从在国内读研开始,已经不知道写了多少论文,练学术写作的时候已经不知听了多少遍要有读者意识,要从读者的角度看自己有没有写清楚。但其实只有在真的被人从每个词每句话中挑出问题的时候,你才会明白到底什么是读者意识。
这样的学习经历是我之前没有过的,平时即便有人说我写得不清楚,也很难有这样的机会告诉我为什么不清楚、哪里不清楚、怎样才能更清楚。能给出这样精准的反馈,需要的不只是耐心,更重要的是足够强的表达力和解释力。
我记得高考报志愿的时候准备选英语专业,一些人提出质疑,说英语不过是一个工具,干吗要把它当专业。虽然我当时有明确的方向,但无力解释,后来也常常见到有人郁闷,觉得现在的大学毕业生人人都会说英语,英语专业的学生根本不可能有什么优势可言。
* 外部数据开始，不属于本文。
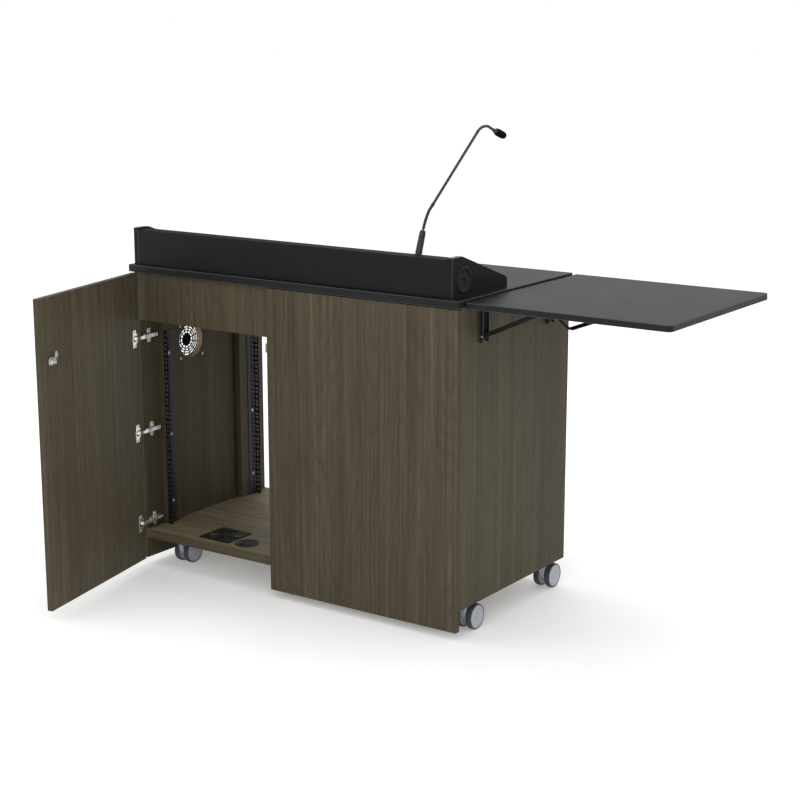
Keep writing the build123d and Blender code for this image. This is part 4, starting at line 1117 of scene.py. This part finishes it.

现在我终于明白了,英语的确是工具,但恰恰是这个工具,如果你掌握得好,可以给你打开很多扇大门,通向很多世界;如果掌握得不好,就没有办法准确地表达自己,表达不出来就不能让别人领会你的意思,就没有办法做成自己想做的事情。
在英语世界使用英语是这个道理,在中国使用中文也是一样的道理。看上去人人都会说中文,人人都会写汉字,但是事实上,会用中文上街问路还是做公共演讲,会用汉字聊QQ还是写文章,这是有天壤之别的。
《纽约时报》(中文版)曾经刊载过一篇文章,叫《人文学科不该成为冷门》。文章的作者克林肯博格在美国许多知名大学教授非虚构写作,他在文中说,“在每个学期我都充满希望又十分恐惧,如果我的学生已经掌握了写作,我将没什么可教,而每个学期我都一再发现,他们还是不会写作。他们能够组合起一串串术语,堆砌起大段大段腹语般的句子结构。他们能够围绕碰巧得到的主题和意识形态概念四散转移,而仅仅这么做就能得到好成绩。但说到清晰、简洁的写作,毫无障碍地阐明自己的想法和情绪,描述身边的世界———做不到”。
能够准确地表达自己并让别人明白你的意思,这件看来简单的事不是随便就能做到的。可以不夸张地说,在现代社会里,使用语言的能力很大程度上能够决定一个人的发展潜力。
很早之前就有老师告诉我们,辩才一定是人才。不是说人人都要当作家或以文字工作为业,但不论是口头语言表达还是书面写作,能够找到合适的词汇和表达方式传达自己想要传达的信息,是在现代社会立足必需的一个能力。